Casa abriga filhos de mortos no conflito

Como vivem 50 crianças e jovens, órfãos dos “mártires da revolução”, sob proteção da OLP

TÚNIS — “Israel não vai nos dar nada.” O sorriso de Hehrui Freje, 18 anos, destoa do olhar amargurado que exibe quando fala das atuais negociações de paz para o Oriente Médio. “É perda de tempo.” Seu pai foi morto em 1974 e seu irmão, em 1987 — ambos em confronto com as forças israelenses. Freje se apressa a dizer que essa é sua opinião, não necessariamente igual à dos outros moradores de Beit al-Sumud, orfanato mantido pela OLP em Túnis para “os filhos dos mártires da revolução”: 50 palestinos de 7 a 18 anos.

Seu amigo Fred al-Kurdi, 17 anos, pensa mesmo diferente: “Acho que vai dar resultado.” Se der, tanto ele quando o amigo voltarão para a Palestina. “É o nosso lugar, explica Freje. Sua mãe e duas irmãs ainda vivem em Beirute, para onde foram quando ele tinha seis anos. Freje foi para o orfanato dois anos depois.
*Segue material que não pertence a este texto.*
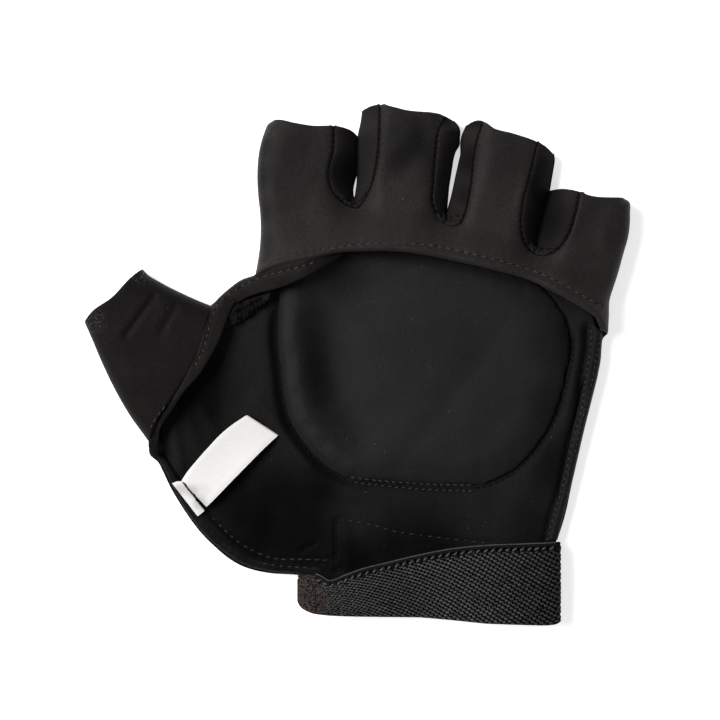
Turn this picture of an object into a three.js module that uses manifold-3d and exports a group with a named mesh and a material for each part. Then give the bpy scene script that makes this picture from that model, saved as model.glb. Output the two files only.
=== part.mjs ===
// A left-hand field hockey glove with half fingers and an open palm, lying on its back.
// Millimetres. +X runs to the little-finger side, +Y to the fingertips, +Z up out of the palm.
// Each row of a table is one edge point, section or fold, with its size in millimetres.

import * as THREE from 'three';
import { mergeVertices } from 'three/addons/utils/BufferGeometryUtils.js';
import Module from 'manifold-3d';

const wasm = await Module();
wasm.setup();

// Main sizes

const clothWall = 1.6; // one layer of the palm-side cloth with its knitted backing
const hemWall = 2.4; // the same cloth turned over once along a hem
const backWall = 1.8; // padded cloth of the back
const liningWall = 1.2;
const facingWall = 1.2;
const gap = 0.3; // left between pieces that touch
const seamRoom = 0.25; // what each side of a sewn seam is drawn back, seen along the cloth
const sideHeight = 4.6; // height of the seam between the back and the palm side
const fingerRise = 8.2; // crown of a finger tube above that seam
const hemRise = 12.6; // crown of the palm-side cloth at the middle of its arched hem
const thumbRise = 7.6;
const fingerRound = 13; // distance from a tube's side over which its top rounds up
const hemRound = 23; // the same at the hem

// The back, its sides turned up like a tray: how far in from the outline, how high, and how steep

const traySections = [
  { inset: 0.0, height: 1.0, lean: 0.0 },
  { inset: 0.5, height: 0.48, lean: 0.45 },
  { inset: 1.8, height: 0.13, lean: 0.85 },
  { inset: 4.5, height: 0.0, lean: 1.0 },
];

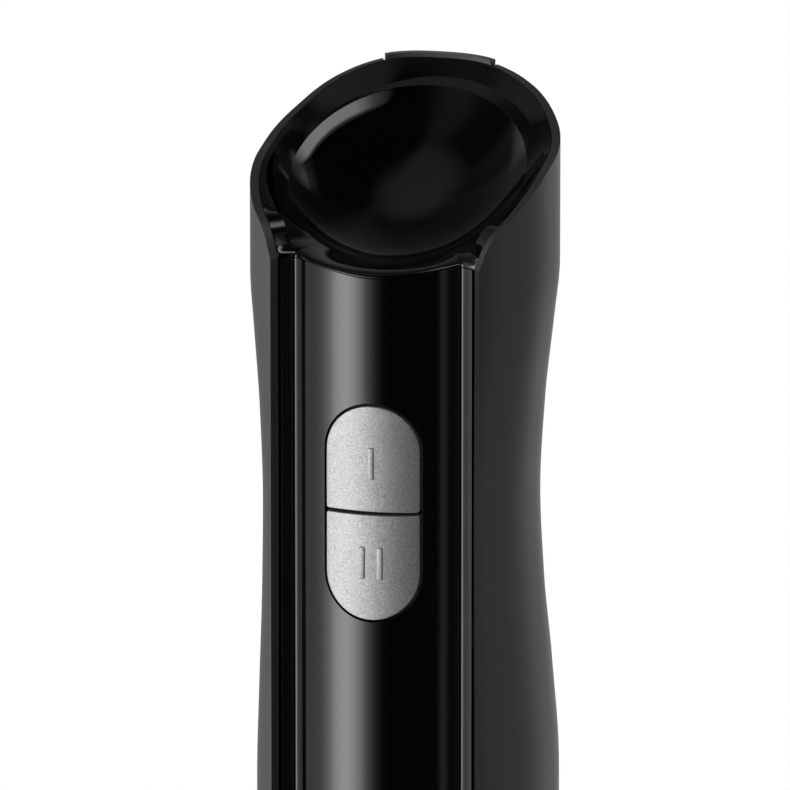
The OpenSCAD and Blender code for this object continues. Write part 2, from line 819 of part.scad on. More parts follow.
module shaft_tube() {
    color("#c4c6c8") translate([0, 0, 46]) difference() {
        cylinder(r = tube_r, h = 78, $fn = 96);
        translate([0, 0, -1]) cylinder(r = tube_r - 1, h = 80, $fn = 96);
    }
}

module bell() {
    inner = [for (p = side(bell_line, 22, -bell_wall)) [p[1] > 45 ? tube_r + 0.02 : max(p[0], tube_r - 1), p[1]]];
    color("#c4c6c8") difference() {
        rotate_extrude($fn = 120) polygon(concat(side(bell_line, 22, 0), flipped(inner)));
        for (a = [0, 90]) rotate(a) {
            translate([-40, -7, -1]) cube([80, 14, 4]);
            translate([-40, 0, 3]) rotate([0, 90, 0]) cylinder(r = 7, h = 80);
        }
    }
}

// Plug in the end of the tube that carries the lower bush and the seal
module bush_holder() {
    color("#232325") rotate_extrude() polygon([
        [6, 37], [tube_r - 1.02, 37], [tube_r - 1.02, 52], [6, 52]
    ]);
}

module upper_bush() { bush(158.5, 12); }
module lower_bush() { bush(40, 12); }

// Sintered bronze bush
module bush(z, length) {
    color("#a8793c") translate([0, 0, z]) rotate_extrude()
        translate([drive_r + running, 0]) square([6 - drive_r - running, length]);
}

module shaft_seal() {
    color("#5a2a26") rotate_extrude() polygon([
        [drive_r + running, 33], [5, 33], [5.9, 35], [5.9, 39.9], [drive_r + running, 39.9]
    ]);
}

module drive_shaft() {
    color("#b8babc") translate([0, 0, 7.5]) cylinder(r = drive_r, h = dog_face - 1 - 7.5);
}

module blade_washer() {
    color("#a8aaac") translate([0, 0, blade_z + 2.4]) difference() {
        cylinder(r = 5.4, h = 1.2);
        translate([0, 0, -1]) cylinder(r = drive_r, h = 4);
    }
}

// One wing of the blade, swept back towards its tip
module blade_wing() {
    linear_extrude(1.2) polygon([
        [3.5, -4.5], [9, -4.8], [17, -3.2], [blade_r - 1.2, 0.4], [blade_r - 2.2, 3.2],
        [15, 3.6], [9, 4.4], [3.5, 4.5]
    ]);
}

module blade() {
    color("#cfd1d3") difference() {
        union() {
            translate([0, 0, blade_z]) cylinder(r = 6, h = 2.4);
            translate([0, 0, blade_z + 0.3]) rotate([0, -9, 0]) blade_wing();
            translate([0, 0, blade_z + 0.9]) rotate([0, 0, 180]) rotate([0, 7, 0]) blade_wing();
        }
        translate([0, 0, blade_z - 3]) cylinder(r = drive_r, h = 8);
    }
}

module blade_nut() {
    color("#b8babc") translate([0, 0, blade_z - 5.5]) difference() {
        union() {
            translate([0, 0, 1.5]) cylinder(r = 4.8, h = 4, $fn = 6);
            cylinder(r1 = 2.6, r2 = 4.1, h = 1.51);
        }
        translate([0, 0, 1]) cylinder(r = drive_r, h = 6);
    }
}

// ---- One line for each node ----

grip_shell();
top_cap();
front_panel();
rear_cover();
cord_gland();
collar_ring();
collar_trim();
socket_ring();
inner_chassis();
control_board();
switch_body(one_z);  // switch_one
switch_body(two_z);  // switch_two
noise_filter();
terminal_block();
cord_clamp();
motor_ring();
stator_core();
field_coils();
upper_bracket();
lower_bracket();
ball_bearing(bearing_high);  // upper_bearing
ball_bearing(bearing_low);  // lower_bearing
brush_holders();
carbon_brushes();
brush_springs();
motor_screws();
casing_screws();
latch_ring();
release_spring(-1);  // release_spring_left
release_spring(1);  // release_spring_right
button_spring(one_z);  // button_spring_one
button_spring(two_z);  // button_spring_two
speed_button(true, [0]);  // speed_button_one
switch_plunger(one_z);  // switch_plunger_one
speed_button(false, [-1.95, 1.95]);  // speed_button_two
switch_plunger(two_z);  // switch_plunger_two
release_button(-1);  // release_button_left
release_button(1);  // release_button_right
motor_shaft();
armature_core();
armature_windings();
commutator();
cooling_fan();
drive_dog();
foot_hub();
foot_spigot();
spigot_seal();
shaft_tube();
bell();
bush_holder();
upper_bush();
lower_bush();
shaft_seal();
driven_dog();
drive_shaft();
blade_washer();
blade();
blade_nut();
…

Beit al-Sumud (Casa da Resistência) foi fundada em 1976 em Beirute, transferida para Damasco e finalmente instalada em Túnis em 1982, num prédio doado pelo governo tunisiano.

Kurdi e Freje estão de malas prontas: junto com outros quatro adolescentes, concluíram o segundo grau na Escola Al-Quds e todos têm universidade assegurada no exterior. Freje vai estudar ciências políticas e quer voltar e trabalhar para a OLP. Kurdi fará o curso de administração e depois pretende trabalhar em empresas privadas de Túnis.

Kurdi, cuja família é de Acre (norte de Israel, nasceu em Jeddah (Arábia Saudita). Aos dois anos, foi para Beirute; em 1982, depois da morte dos pais na invasão israelense, foi com a irmã Rana para Damasco, onde uma tia os entregou à OLP, que os trouxe a Túnis.

As contingências e oportunidades tornam esses jovens cosmopolitas. Rana é um caso típico. Aos 19 anos, já visitou Egito, Alemanha, Áustria e Suíça, em programas oficiais ou a convite de famílias. Agora, vai estudar química em alguma universidade francesa, ainda não sabe qual. Antes, terá um ano de francês.

“Quero paz para todo o mundo.” A frase tem um sabor especial dita por Zoubaida al-Khatib, de 17 anos, que teve os pais mortos quando era recém-nascida, no campo de refugiados de Tal-Zaatar, em Beirute. O irmão, que nunca mais viu, ainda vive no Líbano, para onde ela quer ir, se não for para a Palestina, “quando houver paz”. Sua família é do porto israelense de Haifa. Zoubaida acaba de voltar de sua segunda viagem para a Itália.

Dina Mutlak Jumaa, também de 17 anos, passou uma semana na França em maio. Vai estudar francês, italiano, alemão e inglês em Montpelier. Depois, deve ir para Damasco, onde moram a mãe e três irmãos. A família de Dina também é de Haifa, e o pai foi morto em Beirute.

“É claro que não são crianças como as outras”, diz a diretora Rabiha Tirawi, 45 anos. “Os que viveram com suas famílias e se lembrar dos pais jamais sentirão aqui a proteção que tinham, e em algum momento se dão conta de que estão sós.” Conta que uma vez um menino de sete anos lhe perguntou: “O que vai acontecer com a gente se a revolução não der certo, se Abu Ammar (Arafat) morrer?”

Quatro mulheres acompanham diretamente as crianças e adolescentes em Beit al-Sumud, que também tem um médico e uma enfermeira. A vida é a mais normal possível: eles têm seu próprio dinheiro e podem sair à vontade, segundo a diretora.

A atual geração de Beit al-Sumud vem basicamente da invasão e ocupação israelense do Líbano (1982-85), para onde foram milhares de palestinos depois da guerra de 1967 e do Setembro Negro promovido na Jordânia pelo rei Hussein, em 1970. Seu símbolo são duas meninas e três meninos, chamados “os sobreviventes de Sabra e Chatila”, campos de refugiados de Beirute atacados — com a conivência de tropas israelenses — pelos falangistas cristãos, que ali procederam a um sistemático massacre de 16 a 18 de setembro de 1982.

Essas cinco crianças, então recém-nascidas, foram encontradas nos barracos por membros das agências humanitárias que entraram nos campos de refugiados depois do massacre. Escondidas provavelmente por seus pais, antes de serem mortos, elas passaram despercebidas dos falangistas, autores da matança. Hoje, todas levam o sobrenome Yasser Arafat, e são objeto de especial atenção do líder palestino, um solteirão, quando visita o orfanato.